Who and what didn’t my father take on? The tax frauds and attempts to demolish historic Mexican-American neighborhoods for real estate development that were being perpetrated by San Antonio’s social set; the escalation of South Texas electrical power rates that would implicate a prominent local lawyer and his client, Houston’s oil magnate Oscar Wyatt, the chairman of Coastal States, who was often splashed in Vogue and Town and Country, with his wife, the ebullient social swan Lynn. Wyatt later pleaded guilty to foreign trading violations for his relationship with Saddam Hussein.

My father’s own command post was a glassed-in office on the second floor of his downtown store where he loved to bark into the public address system. “Attention, shoppers,” he once announced in his deep Texas drawl, “the chairman of the Estée Lauder Company is in our stores today in the cosmetics department trying to find out how we are able to sell his products at 50 percent off what you buy them for in New York. I want y’all to go and tell him a big Texas hello!” He came home gleeful at the melee he had caused. As an advertiser responsible for multiple pages of weekly Solo-Serve coupon specials, he was tolerated by the local newspaper editors and publishers, and beloved by reporters, who relied on him for scoops, but loathed by many of the husbands of my mother’s friends and members of our temple who were occasionally the targets of his investigations. The implicit message of my childhood was that it was our moral duty to speak out against injustice loudly and often, no matter who might be offended. I’m not sure this lesson did me any favors beyond the essential one of setting me on my path as a reporter.

There was no other profession I could choose. Tom Wolfe had thrown down the gauntlet and lured in just about anyone who had ever thought about lifting a pen, hooking us with his neon language and Fourth of July word explosions that made vivid the race car drivers and the follies of the nouveau riche and limousine liberals, including the art collector Ethel Scull, whose pineapple-colored hair and taxi fleet owner husband allowed her to buy walls of Andy Warhols. And there was Wolfe himself in Austin, speaking to a standing-room-only crowd at the University of Texas in 1969. I jammed myself into the room to hear my idol and, during the question and answer session, waved my hand until Wolfe looked my way. Then, nerves overcame me.
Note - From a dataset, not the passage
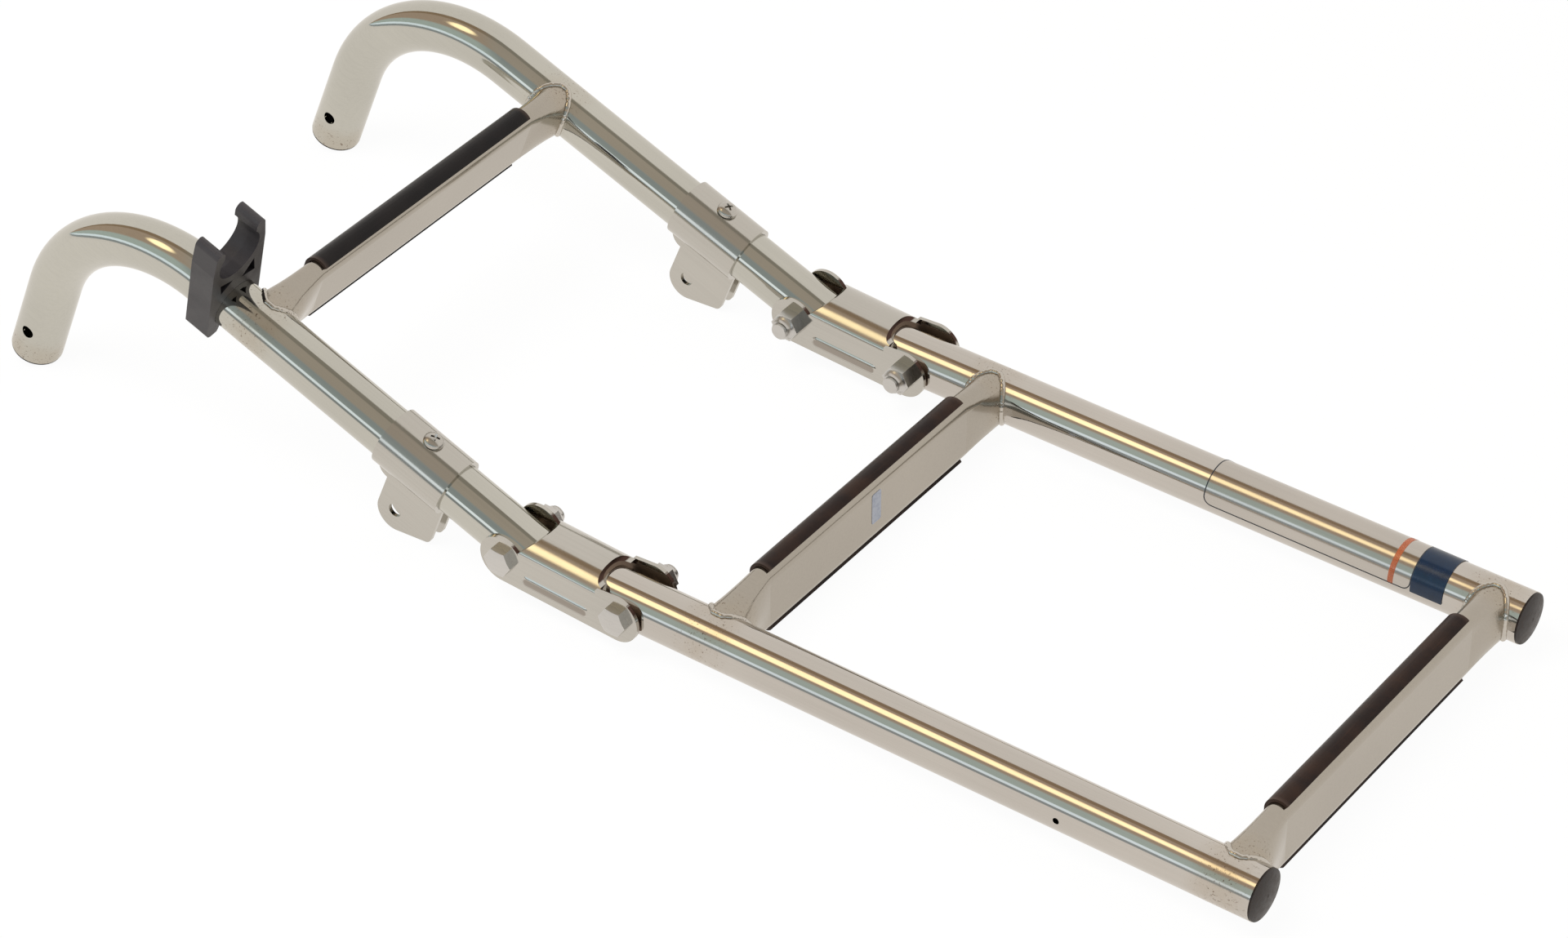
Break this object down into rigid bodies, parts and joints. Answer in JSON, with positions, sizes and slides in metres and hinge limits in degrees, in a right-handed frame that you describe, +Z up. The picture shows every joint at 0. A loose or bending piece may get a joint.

All I could stammer was, “What did Ethel Scull think of the story you wrote about her?” The question, fifty years later, still mortifies with its naïve assumption that what anyone thinks matters, but Wolfe, always so kind and impeccable, took the time to answer. “Well, she did not like it very much,” he said. The assertion of fact with its unspoken corollary—what difference does it make?—delivered by this god in his white linen suit was, for me, the beginning of liberation.